Only 15 months old, Vivian Andorf underwent her sixth cardiac catheterization. Her cardiologist inserted a flexible tube through a tiny artery in her leg and wended it to her heart in an attempt to treat her narrowed veins and arteries, the result of a congenital condition.

In prior procedures, the first of which she had at a mere 3 weeks old, an adult-size catheter had to be used. Catheters sized for a child, let alone an infant, were not available. The larger catheter took longer to insert and was more likely to injure her already abnormal blood vessels, said her cardiologist, Dr. Alex Golden of the Cleveland Clinic Children’s Hospital.

“It’s trying to put something too large into something smaller,” he said.

But during the sixth procedure, Vivian became just the second young patient in the country to benefit from a catheter approved by the Food and Drug Administration for use in children. It is a rare success in the field of pediatric medical devices.

The development of surgical tools and medical devices designed for children lags a decade behind device development for adults. The lag, say experts, can be blamed largely on economics. The pediatric market is far smaller than the market for adults, making it difficult for companies to recoup research and development expenses for smaller devices.
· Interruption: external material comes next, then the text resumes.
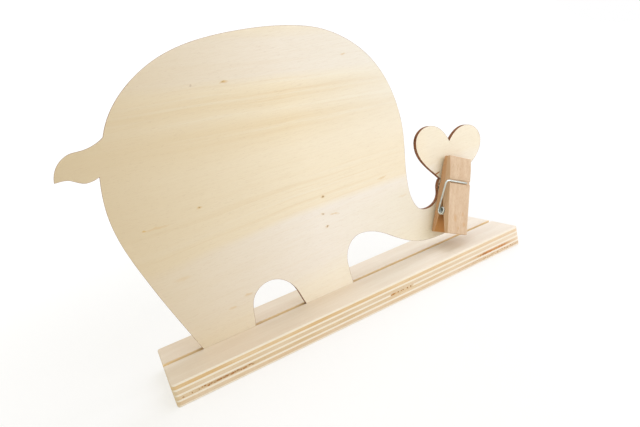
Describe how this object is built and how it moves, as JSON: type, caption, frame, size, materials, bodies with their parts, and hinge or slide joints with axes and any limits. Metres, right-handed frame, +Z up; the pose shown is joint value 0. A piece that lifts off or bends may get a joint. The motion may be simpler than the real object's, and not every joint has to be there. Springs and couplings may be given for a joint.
{
  "type": "photo holder",
  "caption": "Thin wooden elephant panel standing in a slotted laminated wood base, with a small sprung clothes peg on its raised trunk to hold a photo.",
  "frame": {"origin": "the middle of the base's underside, on the surface that the holder stands on", "axes": "+X along the base, from the elephant's tail to its trunk and heart; +Y from the front, where the peg is, to the back; +Z up"},
  "size_m": [0.1821, 0.034, 0.1221],
  "materials": {
    "base_long_ply": "pale birch veneer, long grain, sanded and bare",
    "base_cross_ply": "tan birch veneer, end grain, sanded and bare",
    "panel_face": "pale birch veneer, sanded and bare, with edges browned by the cut",
    "panel_core": "core veneer, seen only at edges browned by the cut",
    "peg_wood": "sanded beech, bare",
    "spring_wire": "bright galvanised wire",
    "glue": "thin film of dried wood glue"
  },
  "bodies": {
    "base": {"base_ply_1_front": "base_long_ply", "base_ply_1_rear": "base_long_ply", "base_ply_2_front": "base_cross_ply", "base_ply_2_rear": "base_cross_ply", "base_ply_3_front": "base_long_ply", "base_ply_3_rear": "base_long_ply", "base_ply_4_front": "base_cross_ply", "base_ply_4_rear": "base_cross_ply", "base_ply_5_front": "base_long_ply", "base_ply_5_rear": "base_long_ply", "base_ply_6": "base_cross_ply", "base_ply_7": "base_long_ply", "base_ply_8": "base_cross_ply", "base_ply_9": "base_long_ply"},
    "panel": {"panel_front_ply": "panel_face", "panel_core_ply": "panel_core", "panel_back_ply": "panel_face", "peg_rear_jaw": "peg_wood", "peg_glue": "glue", "peg_spring": "spring_wire"},
    "peg_lever": {"peg_front_jaw": "peg_wood"}
  },
  "joints": [
    {"name": "panel_lift", "type": "slide", "parent": "base", "child": "panel", "axis": [0, 0, 1], "range_m": [0, 0.012]},
    {"name": "peg_squeeze", "type": "hinge", "parent": "panel", "child": "peg_lever", "pos_m": [0.05665, -0.00594, 0.02451], "axis": [0.9085, 0, -0.4179], "range_deg": [0, 34], "stiffness_Nm_per_rad": 0.01, "springref_deg": -11.46, "deforming": ["peg_spring"]}
  ]
}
“Innovation in medicine is driven by need, but also by the market,” said Dr. Michael R. Harrison, the director emeritus of the Fetal Treatment Center and the director of the Pediatric Device Consortium, both at the University of California, San Francisco. “Big markets have lots of folks developing devices, but small markets like the pediatrics market don’t.”

Take, for example, the field of knee and hip replacements in adults. “There’s been an incredible amount of investment and talent and innovation devoted to those things,” said Dr. Harrison, “but essentially none to pediatric orthopedic devices.”

So for decades, pediatric surgeons and other specialists have had to make do, using adult-size devices “off label” in children. They might chisel out their own smaller surgical tools in workshops, or jury-rig devices to squeeze into their tiny patients. Always, they contend with the extra challenges that come with using a device that’s not quite right.

“Often we end up having to dramatically modify an operation simply to be able to implant a device in a child,” said Dr. Pedro del Nido, chairman of the department of cardiac surgery at Boston Children’s Hospital.

Among the adult devices used with children are stents, defibrillators, pacemakers, artificial mitral valves, chemotherapy delivery devices, kidney dialysis systems, and metal implants that help straighten a spine or replace a piece of bone.